# Exercise requirements
In the listing below, pick out lines with "return".

begin Collected data

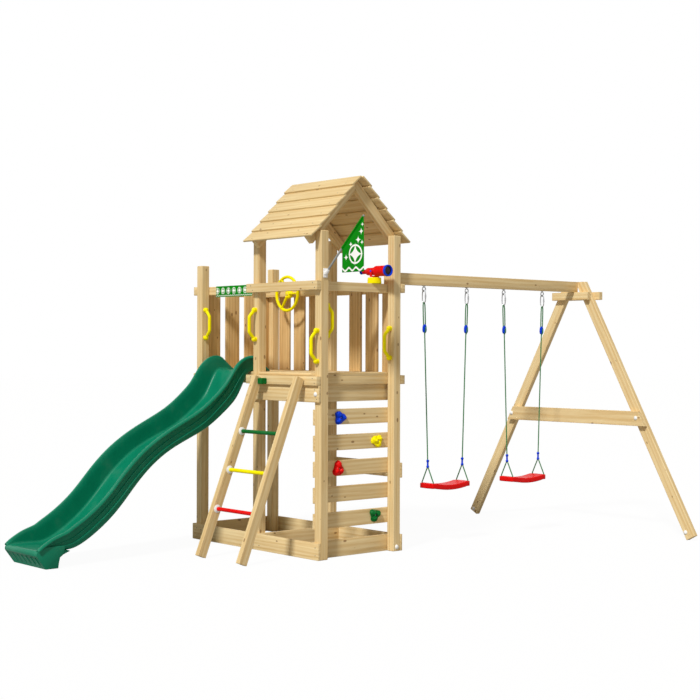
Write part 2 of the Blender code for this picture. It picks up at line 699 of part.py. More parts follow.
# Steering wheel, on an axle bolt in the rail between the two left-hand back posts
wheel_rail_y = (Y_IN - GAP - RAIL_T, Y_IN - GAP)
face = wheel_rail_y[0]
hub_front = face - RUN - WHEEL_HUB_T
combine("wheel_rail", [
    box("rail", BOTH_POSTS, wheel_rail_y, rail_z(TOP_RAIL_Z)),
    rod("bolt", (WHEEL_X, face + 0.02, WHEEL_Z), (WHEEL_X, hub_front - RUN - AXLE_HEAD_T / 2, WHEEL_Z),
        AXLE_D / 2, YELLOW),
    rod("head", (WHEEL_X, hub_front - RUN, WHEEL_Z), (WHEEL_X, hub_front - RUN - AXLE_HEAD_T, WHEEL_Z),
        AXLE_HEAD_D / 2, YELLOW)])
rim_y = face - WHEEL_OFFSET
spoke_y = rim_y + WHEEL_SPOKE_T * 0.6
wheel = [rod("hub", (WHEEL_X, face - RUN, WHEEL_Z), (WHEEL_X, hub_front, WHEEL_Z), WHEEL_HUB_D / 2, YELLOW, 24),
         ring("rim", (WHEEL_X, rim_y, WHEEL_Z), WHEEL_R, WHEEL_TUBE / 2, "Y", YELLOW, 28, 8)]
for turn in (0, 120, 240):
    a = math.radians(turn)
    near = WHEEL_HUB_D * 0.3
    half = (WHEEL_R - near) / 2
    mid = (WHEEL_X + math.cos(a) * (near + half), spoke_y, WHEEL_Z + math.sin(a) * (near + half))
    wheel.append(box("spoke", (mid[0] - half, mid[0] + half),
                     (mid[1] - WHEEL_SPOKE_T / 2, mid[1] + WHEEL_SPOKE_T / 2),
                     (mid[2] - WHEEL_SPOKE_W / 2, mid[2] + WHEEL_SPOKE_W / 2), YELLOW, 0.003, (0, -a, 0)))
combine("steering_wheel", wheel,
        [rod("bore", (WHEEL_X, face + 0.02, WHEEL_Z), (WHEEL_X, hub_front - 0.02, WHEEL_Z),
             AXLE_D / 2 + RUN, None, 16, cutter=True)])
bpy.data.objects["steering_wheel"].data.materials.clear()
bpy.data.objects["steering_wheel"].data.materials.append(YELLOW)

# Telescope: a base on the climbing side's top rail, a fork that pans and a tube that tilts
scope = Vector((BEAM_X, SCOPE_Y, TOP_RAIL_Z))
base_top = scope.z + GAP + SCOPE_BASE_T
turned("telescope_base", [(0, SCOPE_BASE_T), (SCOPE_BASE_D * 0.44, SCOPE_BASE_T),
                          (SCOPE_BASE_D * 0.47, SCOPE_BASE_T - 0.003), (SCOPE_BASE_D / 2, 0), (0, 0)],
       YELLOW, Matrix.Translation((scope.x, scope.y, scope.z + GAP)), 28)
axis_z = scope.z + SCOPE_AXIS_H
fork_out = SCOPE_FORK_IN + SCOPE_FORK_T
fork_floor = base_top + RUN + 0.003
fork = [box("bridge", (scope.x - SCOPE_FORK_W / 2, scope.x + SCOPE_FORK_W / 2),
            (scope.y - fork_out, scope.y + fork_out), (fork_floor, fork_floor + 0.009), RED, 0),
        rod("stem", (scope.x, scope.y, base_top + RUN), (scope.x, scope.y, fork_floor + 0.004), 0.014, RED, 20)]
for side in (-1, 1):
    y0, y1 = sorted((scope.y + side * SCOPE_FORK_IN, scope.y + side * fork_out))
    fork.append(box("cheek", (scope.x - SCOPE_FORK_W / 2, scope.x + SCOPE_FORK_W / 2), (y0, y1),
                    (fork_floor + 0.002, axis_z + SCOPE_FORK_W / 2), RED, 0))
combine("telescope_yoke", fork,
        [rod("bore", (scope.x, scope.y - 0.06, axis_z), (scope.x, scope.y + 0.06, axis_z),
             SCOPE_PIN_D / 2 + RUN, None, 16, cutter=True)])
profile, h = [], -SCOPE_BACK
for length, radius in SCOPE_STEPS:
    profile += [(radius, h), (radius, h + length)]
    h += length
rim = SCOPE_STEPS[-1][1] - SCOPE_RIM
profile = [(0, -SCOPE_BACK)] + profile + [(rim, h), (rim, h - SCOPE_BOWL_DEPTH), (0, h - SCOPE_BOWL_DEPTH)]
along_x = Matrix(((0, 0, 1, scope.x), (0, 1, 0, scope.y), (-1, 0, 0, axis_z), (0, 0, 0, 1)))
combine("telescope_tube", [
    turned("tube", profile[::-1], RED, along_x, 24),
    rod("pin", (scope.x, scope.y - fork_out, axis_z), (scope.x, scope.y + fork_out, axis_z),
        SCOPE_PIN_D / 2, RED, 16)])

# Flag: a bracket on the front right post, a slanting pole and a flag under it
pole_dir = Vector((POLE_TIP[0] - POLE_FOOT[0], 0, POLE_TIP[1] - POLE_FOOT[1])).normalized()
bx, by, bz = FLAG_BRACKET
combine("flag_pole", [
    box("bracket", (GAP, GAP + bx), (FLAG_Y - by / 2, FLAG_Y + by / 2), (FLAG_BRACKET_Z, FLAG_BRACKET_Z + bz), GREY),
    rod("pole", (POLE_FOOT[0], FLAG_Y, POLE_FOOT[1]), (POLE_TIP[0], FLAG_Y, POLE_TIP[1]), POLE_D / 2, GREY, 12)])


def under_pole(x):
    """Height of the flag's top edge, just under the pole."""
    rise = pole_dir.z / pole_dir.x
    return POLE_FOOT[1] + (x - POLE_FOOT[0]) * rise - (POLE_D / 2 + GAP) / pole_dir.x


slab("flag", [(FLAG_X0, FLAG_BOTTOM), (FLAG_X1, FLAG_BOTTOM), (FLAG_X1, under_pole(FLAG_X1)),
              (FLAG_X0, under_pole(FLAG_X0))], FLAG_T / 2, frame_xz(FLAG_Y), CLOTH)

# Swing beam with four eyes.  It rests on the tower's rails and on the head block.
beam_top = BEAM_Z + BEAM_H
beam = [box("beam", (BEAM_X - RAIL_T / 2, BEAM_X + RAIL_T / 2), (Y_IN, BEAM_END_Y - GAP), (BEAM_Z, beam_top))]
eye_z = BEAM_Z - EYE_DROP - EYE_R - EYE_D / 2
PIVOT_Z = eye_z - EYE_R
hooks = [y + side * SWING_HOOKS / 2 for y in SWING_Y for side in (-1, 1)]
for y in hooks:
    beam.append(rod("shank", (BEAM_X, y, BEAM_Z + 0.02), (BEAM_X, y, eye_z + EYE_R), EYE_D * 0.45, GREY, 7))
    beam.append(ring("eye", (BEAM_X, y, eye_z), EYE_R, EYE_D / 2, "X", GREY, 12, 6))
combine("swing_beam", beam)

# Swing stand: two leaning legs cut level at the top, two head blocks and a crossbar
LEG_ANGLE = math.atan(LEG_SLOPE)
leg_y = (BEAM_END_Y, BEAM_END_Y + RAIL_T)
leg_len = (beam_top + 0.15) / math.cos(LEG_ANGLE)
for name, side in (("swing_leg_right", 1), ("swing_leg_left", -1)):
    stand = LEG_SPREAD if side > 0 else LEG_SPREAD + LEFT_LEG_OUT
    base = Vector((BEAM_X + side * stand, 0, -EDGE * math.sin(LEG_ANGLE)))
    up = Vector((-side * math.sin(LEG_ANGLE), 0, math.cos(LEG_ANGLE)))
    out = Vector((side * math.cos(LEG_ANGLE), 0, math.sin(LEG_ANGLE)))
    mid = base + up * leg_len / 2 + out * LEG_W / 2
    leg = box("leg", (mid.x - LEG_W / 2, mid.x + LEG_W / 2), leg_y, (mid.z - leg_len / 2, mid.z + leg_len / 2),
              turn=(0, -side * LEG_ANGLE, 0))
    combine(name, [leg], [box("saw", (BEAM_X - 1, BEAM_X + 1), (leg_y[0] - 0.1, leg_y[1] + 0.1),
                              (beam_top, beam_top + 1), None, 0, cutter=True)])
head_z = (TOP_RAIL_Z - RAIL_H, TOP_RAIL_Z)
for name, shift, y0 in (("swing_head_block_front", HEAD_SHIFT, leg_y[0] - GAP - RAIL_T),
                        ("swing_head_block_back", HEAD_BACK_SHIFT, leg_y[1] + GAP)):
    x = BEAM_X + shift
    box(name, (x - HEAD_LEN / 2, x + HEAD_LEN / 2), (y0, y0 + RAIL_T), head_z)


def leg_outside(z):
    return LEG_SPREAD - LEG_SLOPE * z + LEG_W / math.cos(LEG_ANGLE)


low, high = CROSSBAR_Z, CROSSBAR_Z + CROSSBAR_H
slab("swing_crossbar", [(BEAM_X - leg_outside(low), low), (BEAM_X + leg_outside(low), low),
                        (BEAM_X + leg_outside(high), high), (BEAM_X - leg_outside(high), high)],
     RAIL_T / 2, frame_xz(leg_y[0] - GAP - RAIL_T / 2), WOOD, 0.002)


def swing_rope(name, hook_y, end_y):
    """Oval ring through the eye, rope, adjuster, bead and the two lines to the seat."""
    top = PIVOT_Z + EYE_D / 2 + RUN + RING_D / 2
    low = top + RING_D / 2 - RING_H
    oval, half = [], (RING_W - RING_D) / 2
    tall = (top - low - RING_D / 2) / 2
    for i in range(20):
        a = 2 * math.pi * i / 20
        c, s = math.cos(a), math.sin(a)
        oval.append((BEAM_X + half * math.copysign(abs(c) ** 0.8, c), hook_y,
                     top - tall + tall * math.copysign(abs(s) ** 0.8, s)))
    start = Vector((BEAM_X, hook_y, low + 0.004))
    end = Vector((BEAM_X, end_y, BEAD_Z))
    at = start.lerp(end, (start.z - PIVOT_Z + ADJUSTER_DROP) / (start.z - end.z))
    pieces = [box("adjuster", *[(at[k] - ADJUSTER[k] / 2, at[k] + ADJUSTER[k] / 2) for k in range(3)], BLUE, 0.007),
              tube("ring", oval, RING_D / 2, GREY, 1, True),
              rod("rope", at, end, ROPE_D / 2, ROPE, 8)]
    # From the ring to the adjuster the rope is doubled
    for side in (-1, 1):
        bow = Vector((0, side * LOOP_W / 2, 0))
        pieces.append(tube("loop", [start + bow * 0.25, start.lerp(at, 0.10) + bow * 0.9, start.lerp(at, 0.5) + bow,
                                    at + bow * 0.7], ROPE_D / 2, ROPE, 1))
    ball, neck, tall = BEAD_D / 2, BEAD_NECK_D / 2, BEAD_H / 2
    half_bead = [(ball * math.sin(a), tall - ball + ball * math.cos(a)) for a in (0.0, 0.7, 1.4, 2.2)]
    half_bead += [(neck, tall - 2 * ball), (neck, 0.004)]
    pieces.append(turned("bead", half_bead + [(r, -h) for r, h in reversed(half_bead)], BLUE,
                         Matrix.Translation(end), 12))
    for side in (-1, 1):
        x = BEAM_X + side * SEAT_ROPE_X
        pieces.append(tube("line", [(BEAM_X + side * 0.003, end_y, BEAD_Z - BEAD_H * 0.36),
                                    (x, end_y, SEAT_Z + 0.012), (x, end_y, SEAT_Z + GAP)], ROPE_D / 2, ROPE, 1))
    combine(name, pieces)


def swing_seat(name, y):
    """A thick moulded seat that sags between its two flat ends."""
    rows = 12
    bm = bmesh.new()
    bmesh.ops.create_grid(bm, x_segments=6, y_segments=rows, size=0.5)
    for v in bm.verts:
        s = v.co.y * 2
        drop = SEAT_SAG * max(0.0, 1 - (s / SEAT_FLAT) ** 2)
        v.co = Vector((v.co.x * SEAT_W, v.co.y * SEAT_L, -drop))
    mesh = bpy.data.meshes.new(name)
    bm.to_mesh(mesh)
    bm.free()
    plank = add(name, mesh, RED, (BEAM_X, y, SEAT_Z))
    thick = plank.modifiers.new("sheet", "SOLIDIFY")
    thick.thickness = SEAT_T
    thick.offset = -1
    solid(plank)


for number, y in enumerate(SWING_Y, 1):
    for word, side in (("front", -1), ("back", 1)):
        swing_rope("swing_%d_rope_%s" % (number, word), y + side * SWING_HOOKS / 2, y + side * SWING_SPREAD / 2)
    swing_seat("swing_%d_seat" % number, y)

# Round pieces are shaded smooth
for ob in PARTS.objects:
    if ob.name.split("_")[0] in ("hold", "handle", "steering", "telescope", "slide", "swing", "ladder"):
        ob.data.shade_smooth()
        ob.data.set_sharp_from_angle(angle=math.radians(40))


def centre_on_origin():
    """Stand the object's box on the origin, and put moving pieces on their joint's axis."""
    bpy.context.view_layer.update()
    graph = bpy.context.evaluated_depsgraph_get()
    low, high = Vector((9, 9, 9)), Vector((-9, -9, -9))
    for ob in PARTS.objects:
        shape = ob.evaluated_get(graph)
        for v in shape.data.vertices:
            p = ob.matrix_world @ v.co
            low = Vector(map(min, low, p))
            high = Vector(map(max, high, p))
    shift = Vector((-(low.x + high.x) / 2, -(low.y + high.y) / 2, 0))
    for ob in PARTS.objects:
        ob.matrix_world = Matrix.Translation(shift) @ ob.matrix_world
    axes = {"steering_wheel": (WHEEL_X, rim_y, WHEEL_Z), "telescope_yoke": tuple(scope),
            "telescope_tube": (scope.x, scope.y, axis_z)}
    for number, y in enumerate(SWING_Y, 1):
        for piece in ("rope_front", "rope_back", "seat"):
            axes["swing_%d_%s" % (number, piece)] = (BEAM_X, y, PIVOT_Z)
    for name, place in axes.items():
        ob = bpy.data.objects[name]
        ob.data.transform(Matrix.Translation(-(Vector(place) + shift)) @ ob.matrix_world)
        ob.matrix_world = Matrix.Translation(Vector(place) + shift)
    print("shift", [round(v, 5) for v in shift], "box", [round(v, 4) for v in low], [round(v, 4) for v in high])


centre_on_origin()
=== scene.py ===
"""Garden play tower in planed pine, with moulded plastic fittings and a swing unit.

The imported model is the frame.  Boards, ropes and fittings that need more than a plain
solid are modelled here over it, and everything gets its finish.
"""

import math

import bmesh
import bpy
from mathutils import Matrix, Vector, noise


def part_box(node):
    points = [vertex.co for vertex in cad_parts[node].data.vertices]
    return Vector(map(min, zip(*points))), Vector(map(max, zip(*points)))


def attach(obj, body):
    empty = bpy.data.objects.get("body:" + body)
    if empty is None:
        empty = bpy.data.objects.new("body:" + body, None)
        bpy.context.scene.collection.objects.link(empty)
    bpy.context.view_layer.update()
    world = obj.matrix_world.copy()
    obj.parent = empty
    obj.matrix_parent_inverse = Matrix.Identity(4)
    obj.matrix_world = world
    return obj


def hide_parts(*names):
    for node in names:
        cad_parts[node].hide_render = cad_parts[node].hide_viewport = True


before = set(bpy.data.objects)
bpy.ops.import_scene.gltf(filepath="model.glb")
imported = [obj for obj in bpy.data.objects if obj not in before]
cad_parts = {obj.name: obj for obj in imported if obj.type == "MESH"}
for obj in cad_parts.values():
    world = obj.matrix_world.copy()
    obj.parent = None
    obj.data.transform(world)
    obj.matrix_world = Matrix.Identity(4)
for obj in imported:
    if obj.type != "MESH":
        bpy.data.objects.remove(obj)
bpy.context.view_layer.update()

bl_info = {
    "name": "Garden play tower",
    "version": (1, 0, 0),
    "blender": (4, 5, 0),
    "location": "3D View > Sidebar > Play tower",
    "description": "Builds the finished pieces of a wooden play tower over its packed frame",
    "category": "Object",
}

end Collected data

# Result for this task
    return POLE_FOOT[1] + (x - POLE_FOOT[0]) * rise - (POLE_D / 2 + GAP) / pole_dir.x
    return LEG_SPREAD - LEG_SLOPE * z + LEG_W / math.cos(LEG_ANGLE)
    return Vector(map(min, zip(*points))), Vector(map(max, zip(*points)))
    return obj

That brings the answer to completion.